From Amazon.com
Penzler Pick, April 2002: An exceptionally gripping opening sets the pace for this suspenseful and original thriller from northwest writer April Henry. For those readers old enough to remember the classic 1960s New Wave French film
Weekend, it will be easy enough to picture in the mind's eye the panoramic landscape of a massive, chain reaction-induced highway traffic disaster.
For others, Henry's vivid and nightmarish 14-page description is more than up to the task.
In Learning to Fly, the pileup is triggered by a freak eastern Oregon dust storm. Nineteen-year-old heroine Free Meeker is headed home--though not exactly rushing--to tell her laid-back, nonjudgmental, aging hippie parents that she's pregnant. Even more unexpected than the horrific 52-car collision from which she's walked away is the fact that the next day, before she can contact her family, the newspaper reports her among the fatalities.
"She didn't feel like a dead person--but she didn't feel real, either. Wearing only a borrowed muumuu, she was sitting cross-legged on a sagging double bed in a room at the Stay-A-While Motor Inn, three blocks from the hospital. During the night Free has gotten only snatches of sleep. Each time she closed her eyes, she saw dead people, cars cartwheeling through the air, the orange bloom of fire. Over and over again, she has flinched awake, hearing the squeal of tearing metal and the terrible boom of impacts in her dreams."
This set of circumstances is hardly enough to give Henry's plot the dense weight of dread it soon manifests. The body identified as Free's turns out to be that of a hitchhiking woman whose husband is a single-minded sadist-abuser who soon vengefully targets Free as his missing wife's rescuer. Moreover, the suitcase handed to Free by a suffering young man--he soon succumbs to his injuries--as she fled the scene of the disaster is revealed to contain nearly a million dollars that belongs to some impatient and unforgiving drug dealers.

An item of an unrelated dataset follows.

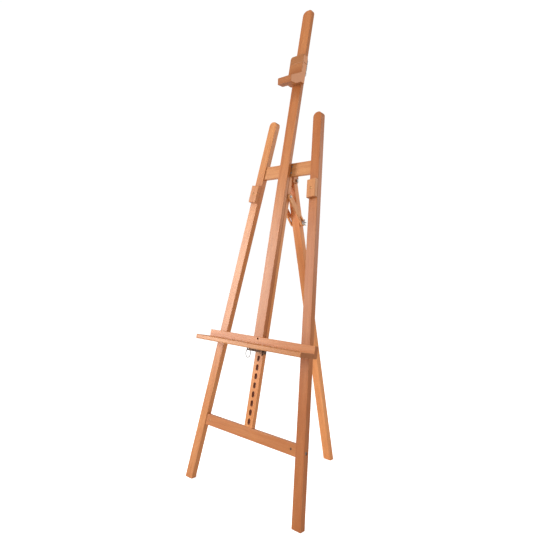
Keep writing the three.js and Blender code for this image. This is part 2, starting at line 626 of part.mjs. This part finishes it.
// The slat hangs down its own -Z from the pivot; the bolt stands 0.3 mm short of the slot's lower end.
function stay(side) {
  const { halfWidth, slotHalf, slotFrom, u } = STAY;
  const slotTo = stayReach + STAY_BOLT_R + GAP - slotHalf;
  const outline = new THREE.Shape();
  outline.absarc(0, 0, halfWidth, 0, Math.PI, false);
  outline.absarc(0, -slotTo - slotHalf, halfWidth, Math.PI, 2 * Math.PI, false);
  const slotShape = new THREE.Shape();
  slotShape.absarc(0, -slotFrom, slotHalf, 0, Math.PI, false);
  slotShape.absarc(0, -slotTo, slotHalf, Math.PI, 2 * Math.PI, false);
  return cut(sideBoard(outline, mirrored(u, side)), [
    sideBoard(slotShape, [-60, 60], 0),
    rodU(0, 0, STAY_SCREW.shaft + GAP, [-60, 60]),
  ]);
}
const stays = new THREE.Group();
stays.position.set(0, STAY_PIVOT.d, STAY_PIVOT.v);
stays.rotation.x = stayAngle;
frame.add(stays);
for (const [name, side] of SIDES) {
  place(stays, `${name}_stay`, stay(side), BEECH);
}

const spacerU = [REAR_LEG.halfWidth + GAP, STAY.u[0] - GAP];
for (const [name, side] of SIDES) {
  const pivot = screwFromSide(side, STAY.u[1] + GAP, STAY_PIVOT.v, STAY_PIVOT.d,
    STAY_SCREW.length, STAY_SCREW.shaft, STAY_SCREW.head, STAY_SCREW.height);
  const spacer = cut(rodU(-STAY_BOLT_REACH, 0, 7, mirrored(spacerU, side), 20),
    [rodU(-STAY_BOLT_REACH, 0, STAY_BOLT_R + GAP, [-60, 60])]);
  place(frame, `${name}_stay_pivot_screw`, pivot, STEEL);
  place(rear, `${name}_stay_spacer`, spacer, STEEL);
}

const headU = STAY.u[1] + GAP;
place(rear, 'stay_bolt', join([
  rodU(-STAY_BOLT_REACH, 0, STAY_BOLT_R, [-headU - 1, 53], 14),
  rodU(-STAY_BOLT_REACH, 0, 9, [-headU - 1.8, -headU], 20),
  rodU(-STAY_BOLT_REACH, 0, 6.5, [-headU - 4, -headU - 1], 20),
]), STEEL);

function wingNut() {
  const [inner, outer] = [headU, headU + 9];
  const profile = [
    [3.3, inner], [9, inner], [9, inner + 1.6], [7, inner + 3], [5.2, outer], [3.3, outer], [3.3, inner]];
  const hub = new THREE.LatheGeometry(profile.map(([r, y]) => new THREE.Vector2(r, y)), 18)
    .rotateZ(-Math.PI / 2).translate(0, 0, -STAY_BOLT_REACH);
  const wing = new THREE.Shape();
  wing.moveTo(4.5, inner + 2);
  wing.lineTo(11, inner + 4.5);
  wing.quadraticCurveTo(17, inner + 8, 15.5, inner + 13);
  wing.quadraticCurveTo(13, inner + 15.5, 10.5, inner + 12.5);
  wing.lineTo(4.5, outer - 1);
  const flat = () => new THREE.ExtrudeGeometry(wing, { depth: 2.6, bevelEnabled: false, curveSegments: 5 })
    .translate(0, 0, -1.3);
  const turn = new THREE.Matrix4().makeBasis(
    new THREE.Vector3(0, 0, 1), new THREE.Vector3(1, 0, 0), new THREE.Vector3(0, 1, 0));
  const wings = [0, Math.PI].map((angle) =>
    flat().applyMatrix4(turn).rotateX(angle).translate(0, 0, -STAY_BOLT_REACH));
  return join([hub, ...wings]);
}
place(rear, 'wing_nut', wingNut(), STEEL);

// The finished object is centred over the middle of its own footprint.
object.updateMatrixWorld(true);
const bounds = new THREE.Box3().setFromObject(object, true);
object.children.forEach((child) => child.position.setY(child.position.y - (bounds.min.y + bounds.max.y) / 2));

export default object;
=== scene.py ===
import json
import math
import random

import bmesh
import bpy
from mathutils import Matrix, Vector

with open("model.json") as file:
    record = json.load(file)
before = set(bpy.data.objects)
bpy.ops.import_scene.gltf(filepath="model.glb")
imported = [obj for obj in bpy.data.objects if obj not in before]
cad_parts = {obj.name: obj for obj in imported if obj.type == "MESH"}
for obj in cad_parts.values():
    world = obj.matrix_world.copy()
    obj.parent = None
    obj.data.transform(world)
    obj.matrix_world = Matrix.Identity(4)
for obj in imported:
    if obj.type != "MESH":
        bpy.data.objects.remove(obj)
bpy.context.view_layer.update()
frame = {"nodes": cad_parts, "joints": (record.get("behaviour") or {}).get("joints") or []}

# ---------------------------------------------------------------------------------------------------------
# Directions: up read from the record's joints, the leg angles given
# ---------------------------------------------------------------------------------------------------------
JOINTS = {j["name"]: j for j in frame["joints"]}
UP = Vector(JOINTS["carriage_slide"]["axis"]).normalized()
ACROSS = Vector((1, 0, 0))
BACK = UP.cross(ACROSS).normalized()
LEG_ANGLE = math.radians(6.773)
SPLAY = math.radians(11.53)
REAR_DOWN = Vector((0, math.sin(SPLAY), -math.cos(SPLAY)))


def leg_along(side):
    """The direction of a front leg, converging upwards."""
    return (UP * math.cos(LEG_ANGLE) - ACROSS * side * math.sin(LEG_ANGLE)).normalized()


# ---------------------------------------------------------------------------------------------------------
# Node helpers
# ---------------------------------------------------------------------------------------------------------
class Graph:
    """Short names for building a material's nodes."""

    def __init__(self, name):
        self.material = bpy.data.materials.new(name)
        self.material.use_nodes = True
        self.nodes = self.material.node_tree.nodes
        self.links = self.material.node_tree.links
        self.shader = self.nodes["Principled BSDF"]

    def add(self, kind, **settings):
        node = self.nodes.new(kind)
        for key, value in settings.items():
            setattr(node, key, value)
        return node

    def join(self, source, target):
        self.links.new(source, target)

    def math(self, operation, a, b=0.5, clamp=False):
        node = self.add("ShaderNodeMath", operation=operation, use_clamp=clamp)
        for socket, value in zip(node.inputs, (a, b)):
            if isinstance(value, (int, float)):
                socket.default_value = value
            else:
                self.join(value, socket)
        return node.outputs[0]

    def ramp(self, factor, stops, interpolation="LINEAR"):
        node = self.add("ShaderNodeValToRGB")
        node.color_ramp.interpolation = interpolation
        elements = node.color_ramp.elements
        while len(elements) < len(stops):
            elements.new(0.5)
        for element, (place, value) in zip(elements, stops):
            element.position = place
            element.color = (*value, 1) if len(value) == 3 else (value[0],) * 3 + (1,)
        self.join(factor, node.inputs["Fac"])
        return node.outputs["Color"]

    def mix(self, factor, a, b, blend="MIX"):
        node = self.add("ShaderNodeMix", data_type="RGBA", blend_type=blend)
        for socket, value in ((node.inputs[0], factor), (node.inputs[6], a), (node.inputs[7], b)):
            if isinstance(value, (int, float)):
                socket.default_value = value
            elif isinstance(value, tuple):
                socket.default_value = (*value, 1)
            else:
                self.join(value, socket)
        return node.outputs[2]

    def noise(self, vector, scale, detail=3.0, roughness=0.55, distortion=0.0):
        node = self.add("ShaderNodeTexNoise")
        node.inputs["Scale"].default_value = scale
        node.inputs["Detail"].default_value = detail
        node.inputs["Roughness"].default_value = roughness
        node.inputs["Distortion"].default_value = distortion
        self.join(vector, node.inputs["Vector"])
        return node.outputs["Fac"]

    def mapped(self, vector, rotation=(0, 0, 0), scale=(1, 1, 1), location=(0, 0, 0)):
        node = self.add("ShaderNodeMapping")
        node.inputs["Rotation"].default_value = rotation
        node.inputs["Scale"].default_value = scale
        node.inputs["Location"].default_value = location
        self.join(vector, node.inputs["Vector"])
        return node.outputs["Vector"]

    def bump(self, height, strength, distance, normal=None):
        node = self.add("ShaderNodeBump")
        node.inputs["Strength"].default_value = strength
        node.inputs["Distance"].default_value = distance
        self.join(height, node.inputs["Height"])
        if normal is not None:
            self.join(normal, node.inputs["Normal"])
        return node.outputs["Normal"]


def board_axes(along, face):
    """The axes of a board: x along the grain, z out of the broad face."""
    x = along.normalized()
    z = (face - x * face.dot(x)).normalized()
    return x, z.cross(x), z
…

This is a substantially loaded deck, and Free's intuitively self-preserving ability (after all, she has another life to consider) to play her own hand in response is what makes the novel, Henry's fourth, such compulsive reading. A classic tale of an innocent on the lam, Learning to Fly has the kind of plot that would have made Hitchcock smile in evil anticipation of its cinematic possibilities. And it's the kind of story that makes A Simple Plan by comparison look... simple. --Otto Penzler
From Publishers Weekly
After three books (the Agatha- and Anthony-nominee Circles of Confusion, etc.) featuring an amateur sleuth whose day job involves making sure people don't create any nasty messages with their vanity license plates, Henry has produced a stand-alone thriller that is far darker and uglier than any novel in her Claire Montrose series. A gruesome freeway pileup (52 vehicles, 14 deaths) has unexpected benefits for a young woman whose hippie parents named her Free: a new identity plus a bag containing $750,000 in drug money. When a passenger in her car, killed in the carnage, is mistakenly identified as Free, suddenly our pregnant, unemployed heroine has a way out of her problems and the money to finance it. She becomes Lydia, and assembles a new life in what she believes is the safe obscurity of another woman's persona. But then two dangerous men start to track her: a vicious drug dealer, who wants his money back, and Lydia's sicko husband, who wants his punching-bag wife back. In tone, mood and structure, this is a major departure from the Claire Montrose adventures, and fans may not forgive the author for depriving them of their favorite guessing game (try deciphering 6ULDV8, or CUNQRT). The harrowing accident scene (based loosely on a real event) that opens the story is very strong, but its promise goes largely unfulfilled by a fair-to-middling middle and then a predictable ending. All told this is but a passable thriller that lacks the originality readers of Henry's earlier books have come to expect. 2BAD. NYSTRY, but NTKWT.